====== MATERIALS PROVIDED ======

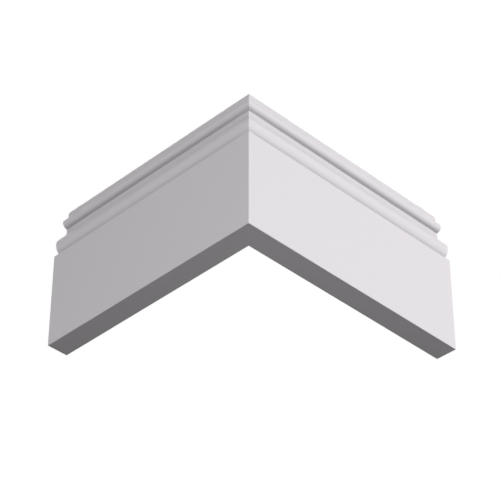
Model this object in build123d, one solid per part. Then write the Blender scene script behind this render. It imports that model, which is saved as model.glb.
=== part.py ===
from build123d import *
import math
import os

# An outside corner of moulded skirting board: two lengths of one section, mitred where they meet.
# Millimetres. The origin is the wall's outside corner at floor level, +Z is up, the wall fills
# the quarter where x is negative and y is positive, and the boards stand on z = 0.

# the two lengths, each measured along its plain face from its cut end to the long point of its mitre
LEFT_LENGTH = 229.3
RIGHT_LENGTH = 236.8

# the board; its plain face takes what the moulded members leave of the height
BOARD_HEIGHT = 147.0
BOARD_THICKNESS = 20.0
ARRIS_RADIUS = 0.3

# the moulded members from the bottom up; a depth is measured from the plain face towards the wall,
# and the soffit angle is how far the bead's flat underside rises towards the room, in degrees
QUIRK_DEPTH = 4.5
QUIRK_HEIGHT = 2.5
TORUS_RADIUS = 10.0
TORUS_SETBACK = 0.95
COVE_RADIUS = 13.0
GROUND_DEPTH = 11.25
GROUND_HEIGHT = 2.4
SOFFIT_ANGLE = 20.0
BEAD_RADIUS = 4.5
BEAD_SETBACK = 6.6
NOSE_DEPTH = 12.05
NOSE_HEIGHT = 6.05


def circle_height_at(depth, centre, radius):
    """How far above or below its centre a round member stands at a depth."""
    return math.sqrt(radius**2 - (depth - centre) ** 2)


def moulding_section():
    """The section, drawn as (depth from the plain face, height above the floor)."""
    round_over_radius = BOARD_THICKNESS - NOSE_DEPTH
    round_over_bottom = BOARD_HEIGHT - round_over_radius
    bead_depth = BEAD_SETBACK + BEAD_RADIUS
    bead_height = round_over_bottom - NOSE_HEIGHT - BEAD_RADIUS
    bead_end = bead_height + circle_height_at(NOSE_DEPTH, bead_depth, BEAD_RADIUS)

    # the soffit runs tangent into the bead and falls back to the ground
    soffit = math.radians(SOFFIT_ANGLE)
    soffit_end = (
        bead_depth - BEAD_RADIUS * math.sin(soffit),
        bead_height - BEAD_RADIUS * math.cos(soffit),
    )
    ground_top = soffit_end[1] - (GROUND_DEPTH - soffit_end[0]) * math.tan(soffit)

    # the cove runs tangent into the upright ground and touches the torus from outside
    cove_depth = GROUND_DEPTH - COVE_RADIUS
    cove_height = ground_top - GROUND_HEIGHT
    torus_depth = TORUS_SETBACK + TORUS_RADIUS
    reach = TORUS_RADIUS + COVE_RADIUS
    torus_height = cove_height - circle_height_at(cove_depth, torus_depth, reach)
    torus_start = torus_height - circle_height_at(QUIRK_DEPTH, torus_depth, TORUS_RADIUS)
    plain_top = torus_height - TORUS_RADIUS - QUIRK_HEIGHT
    share = TORUS_RADIUS / reach
    torus_end = (
        torus_depth + share * (cove_depth - torus_depth),
        torus_height + share * (cove_height - torus_height),
    )

    with BuildSketch(Plane.XY) as section:
        with BuildLine():
            plain = FilletPolyline(
                (BOARD_THICKNESS, 0),
                (0, 0),
                (0, plain_top),
                (QUIRK_DEPTH, plain_top),
                (QUIRK_DEPTH, torus_start),
                radius=ARRIS_RADIUS,
            )
            torus = ThreePointArc(plain @ 1, (TORUS_SETBACK, torus_height), torus_end)
            cove = TangentArc((GROUND_DEPTH, cove_height), torus @ 1, tangent=(0, -1))
            Line(cove @ 0, (GROUND_DEPTH, ground_top))
            Line((GROUND_DEPTH, ground_top), soffit_end)
            bead = ThreePointArc(soffit_end, (BEAD_SETBACK, bead_height), (NOSE_DEPTH, bead_end))
            nose = Line(bead @ 1, (NOSE_DEPTH, round_over_bottom))
            round_over = TangentArc(nose @ 1, (BOARD_THICKNESS, BOARD_HEIGHT), tangent=(0, 1))
            Line(round_over @ 1, plain @ 0)
        make_face()
    return section.sketch


def straight_length(section, start, end):
    """A length of the section along X, its back on the plane y = 0 and its plain face towards -Y."""
    cut = Plane(origin=(start, -BOARD_THICKNESS, 0), x_dir=(0, 1, 0), z_dir=(1, 0, 0))
    return extrude(cut * section, end - start)


section = moulding_section()

# The mitre is the upright plane through the wall's corner that halves the turn from one wall to the other.
mitre = Plane(origin=(0, 0, 0), z_dir=(1, 1, 0))

left_stock = straight_length(section, BOARD_THICKNESS - LEFT_LENGTH, BOARD_THICKNESS)
left_board = split(left_stock, bisect_by=mitre, keep=Keep.BOTTOM)

right_stock = straight_length(section, -BOARD_THICKNESS, RIGHT_LENGTH - BOARD_THICKNESS)
right_board = split(Rot(0, 0, 90) * right_stock, bisect_by=mitre, keep=Keep.TOP)

os.makedirs("parts", exist_ok=True)
for name, board in (("left_board", left_board), ("right_board", right_board)):
    export_step(board, f"parts/{name}.step")
    box = board.bounding_box()
    print(name, "volume", round(board.volume), "from", box.min, "to", box.max)
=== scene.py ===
import math

import bmesh
import bpy
from mathutils import Matrix, Vector


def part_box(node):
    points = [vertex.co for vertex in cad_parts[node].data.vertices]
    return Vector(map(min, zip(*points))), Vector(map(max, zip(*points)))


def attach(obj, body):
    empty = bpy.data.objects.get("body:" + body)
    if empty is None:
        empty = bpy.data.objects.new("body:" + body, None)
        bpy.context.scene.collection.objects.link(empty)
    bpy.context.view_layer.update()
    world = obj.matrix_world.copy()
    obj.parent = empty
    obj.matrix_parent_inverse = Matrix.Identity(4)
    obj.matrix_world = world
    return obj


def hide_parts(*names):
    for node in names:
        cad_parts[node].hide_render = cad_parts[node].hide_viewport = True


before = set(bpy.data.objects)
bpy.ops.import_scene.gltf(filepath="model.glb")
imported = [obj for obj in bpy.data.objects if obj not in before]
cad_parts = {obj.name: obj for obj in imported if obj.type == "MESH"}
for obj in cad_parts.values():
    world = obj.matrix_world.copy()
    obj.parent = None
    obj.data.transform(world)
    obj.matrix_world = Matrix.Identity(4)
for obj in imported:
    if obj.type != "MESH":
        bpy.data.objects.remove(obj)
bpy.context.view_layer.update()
mm = 0.001
wallCorner = Vector((0, 0, 0))
leftLow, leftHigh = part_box("left_board")
rightLow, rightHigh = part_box("right_board")
thickness = rightHigh.x - rightLow.x
boardHeight = leftHigh.z - leftLow.z
outsideCorner = Vector((thickness, -thickness, 0))
print("frame loaded:", ", ".join(sorted(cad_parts)))


# the camera, under the corner and looking up at it along the mitre

camera = {
    "lens": 145.66,
    "sensor": 36,            # both in millimetres
    "away": 1188.4 * mm,     # level distance from the outside corner
    "aside": 2.4 * mm,       # to the right of the mitre's plane
    "below": 917.2 * mm,     # under the floor line
    "azimuth": 45.065,       # this and the next two in degrees
    "pitchUp": 36.89,
    "roll": 0.054,
    "nearest": 0.05,         # how near and how far it sees, in metres
    "farthest": 50,
}
forward = Vector((-1, 1, 0)).normalized()    # level, from the photographer to the corner
rightward = Vector((1, 1, 0)).normalized()


def placeFromCorner(right, towardsCamera, up):
    return outsideCorner + rightward * right - forward * towardsCamera + Vector((0, 0, up))


cameraData = bpy.data.cameras.new("photoCamera")
cameraData.lens = camera["lens"]
cameraData.sensor_width = camera["sensor"]
cameraData.clip_start = camera["nearest"]
cameraData.clip_end = camera["farthest"]
photoCamera = bpy.data.objects.new("photoCamera", cameraData)
bpy.context.scene.collection.objects.link(photoCamera)
photoCamera.matrix_world = (
    Matrix.Translation(placeFromCorner(camera["aside"], camera["away"], -camera["below"]))
    @ Matrix.Rotation(math.radians(camera["azimuth"]), 4, "Z")
    @ Matrix.Rotation(math.radians(90 + camera["pitchUp"]), 4, "X")
    @ Matrix.Rotation(math.radians(camera["roll"]), 4, "Z")
)
bpy.context.scene.camera = photoCamera
print("camera placed")


# shader node helpers

def newMaterial(name):
    material = bpy.data.materials.new(name)
    material.use_nodes = True
    tree = material.node_tree
    tree.nodes.clear()
    output = tree.nodes.new("ShaderNodeOutputMaterial")
    output.location = (900, 0)
    return material, tree, output


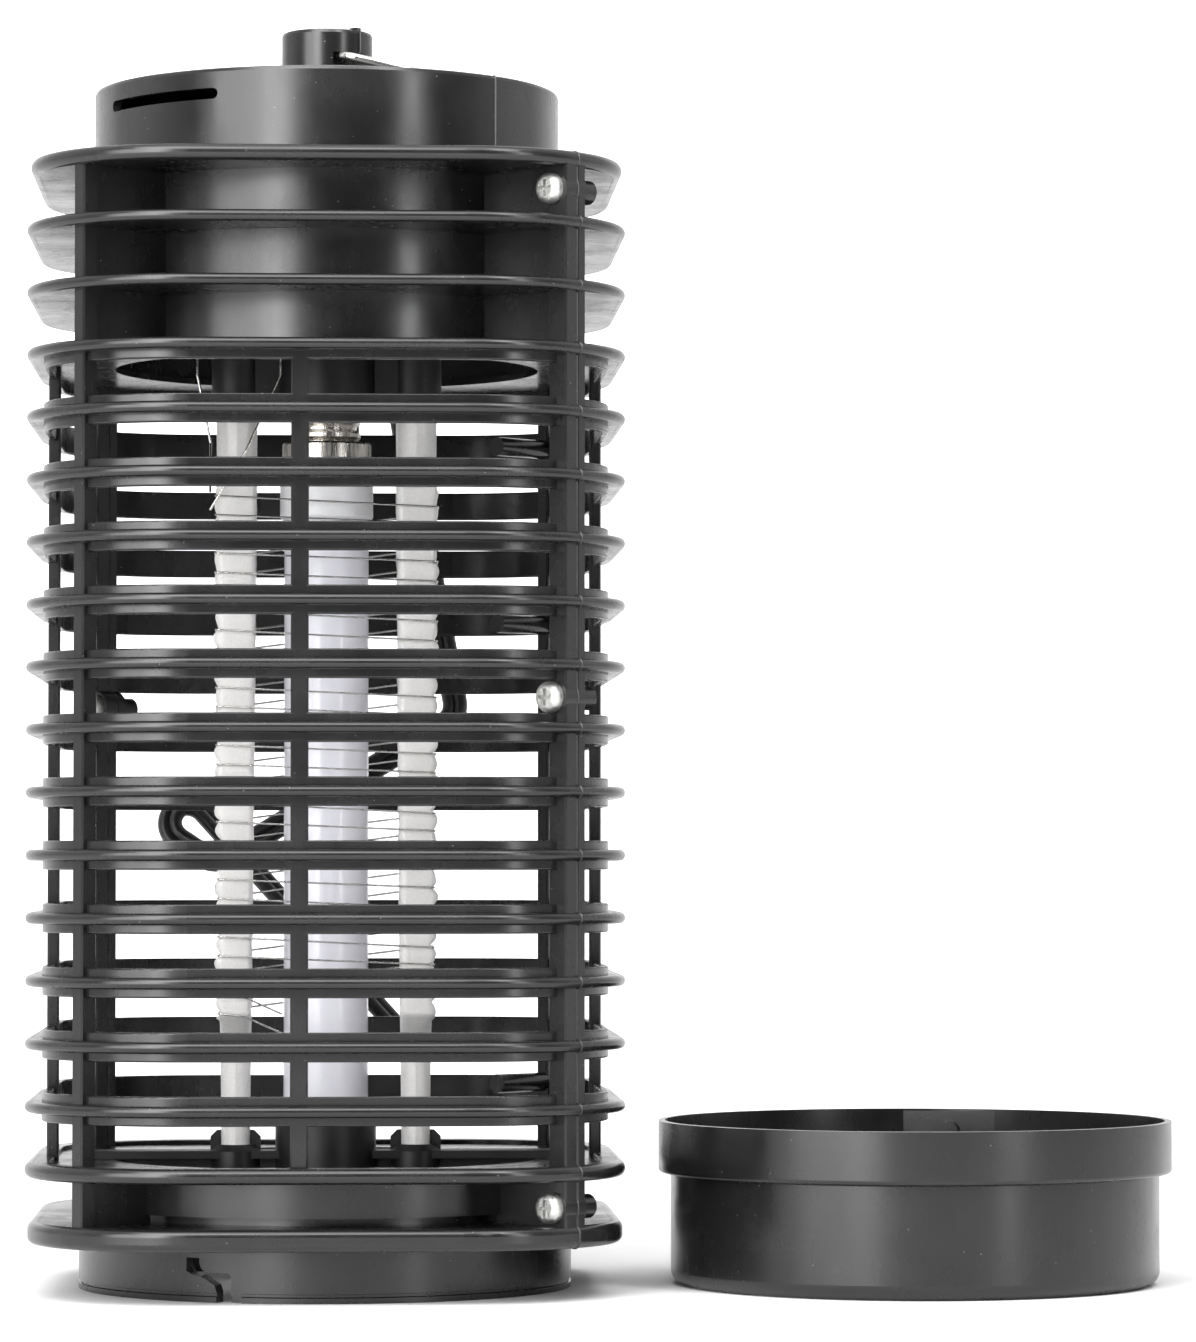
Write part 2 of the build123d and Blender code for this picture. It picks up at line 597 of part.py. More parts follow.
def grid_post(x):
    """Tapered insulating post, deep where the wires are wound so that they clear the lamp."""
    rod = turned([(0, POST_BOTTOM_Z), (POST_BOTTOM_RADIUS, POST_BOTTOM_Z), (POST_TOP_RADIUS, POST_TOP_Z),
                  (0, POST_TOP_Z)])
    top, bottom = WINDING_TOP + 2, WINDING_BOTTOM - 3
    face = make_face(Polyline([
        (-post_radius(bottom - 6), bottom - 6), (post_radius(bottom - 6), bottom - 6),
        (post_radius(top + 6), top + 6), (-post_radius(top + 6), top + 6),
    ], close=True))
    depth = WINDING_DEPTH
    side = make_face(Polyline([
        (-2, bottom - 6), (2, bottom - 6), (depth, bottom), (depth, top), (2, top + 6),
        (-2, top + 6), (-depth, top), (-depth, bottom),
    ], close=True))
    slab = extrude(Plane.XZ * face, depth + 1, both=True) & extrude(Plane.YZ * side, 10, both=True)
    return Pos(x, 0, 0) * (rod + slab)


def grid_wire(start):
    """One of the two interleaved wires, wound round both posts from a starting height down."""
    clearance = WIRE_RADIUS + 0.05
    depth = WINDING_DEPTH + clearance
    points = []
    height = start
    while height > WINDING_BOTTOM + TURN_PITCH:
        for side, face, drop in ((-1, -1, 0), (1, -1, FRONT_DROP), (1, 1, FRONT_DROP), (-1, 1, TURN_PITCH)):
            level = height - drop
            points.append((side * (GRID_POST_X + post_radius(level) + clearance), face * depth, level))
        height -= TURN_PITCH
    points.append((-GRID_POST_X - post_radius(height) - clearance, -depth, height))
    points.append((-GRID_POST_X + 9.0, -depth - 0.4, height - 4.0))
    path = Polyline(points)
    return sweep(Plane(origin=path @ 0, z_dir=path % 0) * Circle(WIRE_RADIUS), path=path,
                 transition=Transition.RIGHT)


def bent_wire(points, radius):
    """A thin wire along straight runs."""
    path = Polyline(points)
    section = Plane(origin=path @ 0, z_dir=path % 0) * Circle(radius)
    return sweep(section, path=path, transition=Transition.RIGHT)


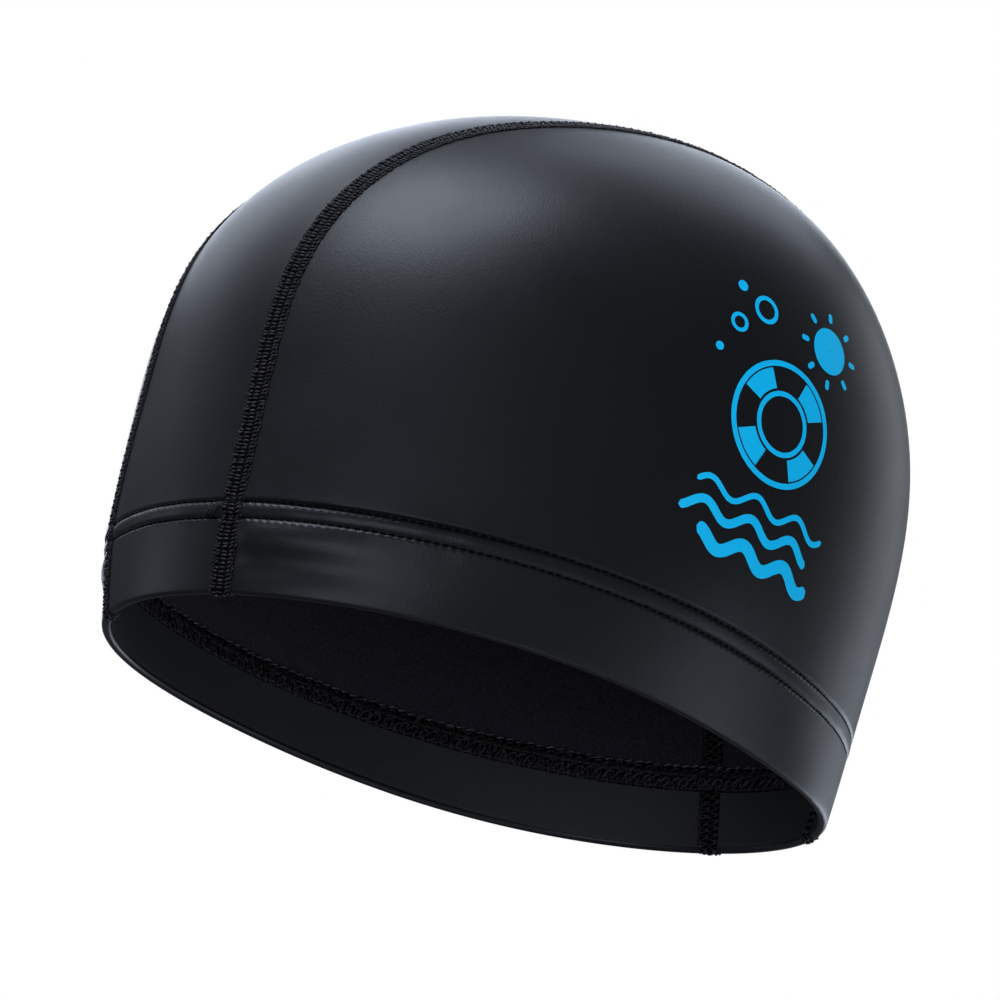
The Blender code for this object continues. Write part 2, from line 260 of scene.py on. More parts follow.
    def inner_depth(self, rise: Array) -> Array:
        """Depth of the inside face below the outside one: two layers in the hem, one above it."""
        one = ease(rise, self.hem - 0.0004, self.hem + 0.0008)
        return 2 * self.fold + (self.cloth - 2 * self.fold) * one

    @staticmethod
    def fine_bearings() -> Array:
        """Bearings once round from the nape, a quarter of a degree apart."""
        return np.radians(np.linspace(-180, 180, 1441))

    def hem_length(self, bearing: Array) -> Array:
        """Length along the hem from the forehead to a bearing, negative on the right."""
        fine = self.fine_bearings()
        middle = np.full_like(fine, self.turn_at(np.mean(self.needle_rises)))
        steps = np.linalg.norm(np.diff(self.point(middle, fine), axis=0), axis=1)
        length = np.concatenate([[0], np.cumsum(steps)])
        return np.interp(bearing, fine, length - length[len(fine) // 2])

    def bearing_at(self, length: Array) -> Array:
        """The bearing at a length along the hem from the forehead."""
        fine = self.fine_bearings()
        return np.interp(length, self.hem_length(fine), fine)


@dataclass(frozen=True)
class HemRelief:
    """How the cloth leaves the smooth form: sunk needle rows, the welt between, puffs and creases."""

    form: CapForm
    groove_depth: float = 0.00050
    groove_width: float = 0.00042
    welt: float = 0.00042
    roll: float = 0.00130
    pucker: float = 0.00012
    crease: float = 0.00105
    welt_width: float = 0.0014
    front_fade: tuple[float, float] = (0.095, 0.140)  # lengths from the forehead where the front ends
    roll_place: tuple[float, float] = (0.070, 0.034)  # its highest length from the forehead, and its width
    roll_onset: float = 0.0008
    roll_fall: float = 0.0050
    pucker_spread: float = 0.0048
    ridge_rise: float = 0.0136
    trough_rise: float = 0.0076
    crease_width: float = 0.0029

    def outside(self, turn: Array, bearing: Array) -> Array:
        """Distance along the outward normal.

        Each needle row is a narrow hill turned down; the welt is a low hill between them; above it the
        cloth stands out in a roll that dies away upwards, highest before the ear; the puckers are three
        sines along the hem, which fade away from the needle rows and towards the nape; beside a front
        seam the hem has a ridge over a trough.
        """
        form, rise = self.form, self.form.rise_at(turn)
        s = form.hem_length(bearing)
        low, high = form.needle_rises
        middle = (low + high) / 2
        front = 1 - ease(np.abs(s), *self.front_fade)
        full = 0.10 + 0.90 * bump(np.abs(s), *self.roll_place)
        out = self.welt * (0.35 + 0.65 * front) * bump(rise, middle, self.welt_width)
        fall = np.exp(-np.maximum(rise - high, 0) / self.roll_fall)
        out = out + self.roll * full * ease(rise, high, high + self.roll_onset) * fall
        for row in (low, high):
            out = out - self.groove_depth * bump(rise, row, self.groove_width)
        waves = np.sin(s / 0.0017 + 1) + 0.8 * np.sin(s / 0.0029 + 2) + 0.9 * np.sin(s / 0.0047)
        out = out + self.pucker / 2 * (0.25 + 0.75 * front) * waves * bump(rise, middle, self.pucker_spread)
        near = form.hem_length(SeamLine(form).foot_bearing)
        for side, strength in ((1, 1.0), (-1, 0.6)):
            beyond = side * s - near
            across = ease(beyond, 0.0010, 0.0080) * (1 - ease(beyond, 0.010, 0.055))
            ridge = bump(rise, self.ridge_rise, self.crease_width)
            ridge = ridge - bump(rise, self.trough_rise, self.crease_width)
            out = out + self.crease * strength * across * ridge
        return out * ease(rise, form.fold_rise, form.fold_rise + 0.003)


@functools.lru_cache(maxsize=2)
def seam_stations(form: CapForm) -> tuple[Array, Array, Array]:
    """The seam line's stations, worked out once for a form."""
    angle = np.radians(np.linspace(0, 180, 721))
    points = form.over_head(angle, form.strip_half(angle))
    turn, bearing = form.parameters(points)
    return points, turn, bearing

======

__WRITTEN EXERCISE__. Copy out exactly the lines running from the one with "obj.parent = empty" to the one with "# the camera, under", including both ends, and nothing more.

__ANSWER TO THIS EXERCISE__.
    obj.parent = empty
    obj.matrix_parent_inverse = Matrix.Identity(4)
    obj.matrix_world = world
    return obj


def hide_parts(*names):
    for node in names:
        cad_parts[node].hide_render = cad_parts[node].hide_viewport = True


before = set(bpy.data.objects)
bpy.ops.import_scene.gltf(filepath="model.glb")
imported = [obj for obj in bpy.data.objects if obj not in before]
cad_parts = {obj.name: obj for obj in imported if obj.type == "MESH"}
for obj in cad_parts.values():
    world = obj.matrix_world.copy()
    obj.parent = None
    obj.data.transform(world)
    obj.matrix_world = Matrix.Identity(4)
for obj in imported:
    if obj.type != "MESH":
        bpy.data.objects.remove(obj)
bpy.context.view_layer.update()
mm = 0.001
wallCorner = Vector((0, 0, 0))
leftLow, leftHigh = part_box("left_board")
rightLow, rightHigh = part_box("right_board")
thickness = rightHigh.x - rightLow.x
boardHeight = leftHigh.z - leftLow.z
outsideCorner = Vector((thickness, -thickness, 0))
print("frame loaded:", ", ".join(sorted(cad_parts)))


# the camera, under the corner and looking up at it along the mitre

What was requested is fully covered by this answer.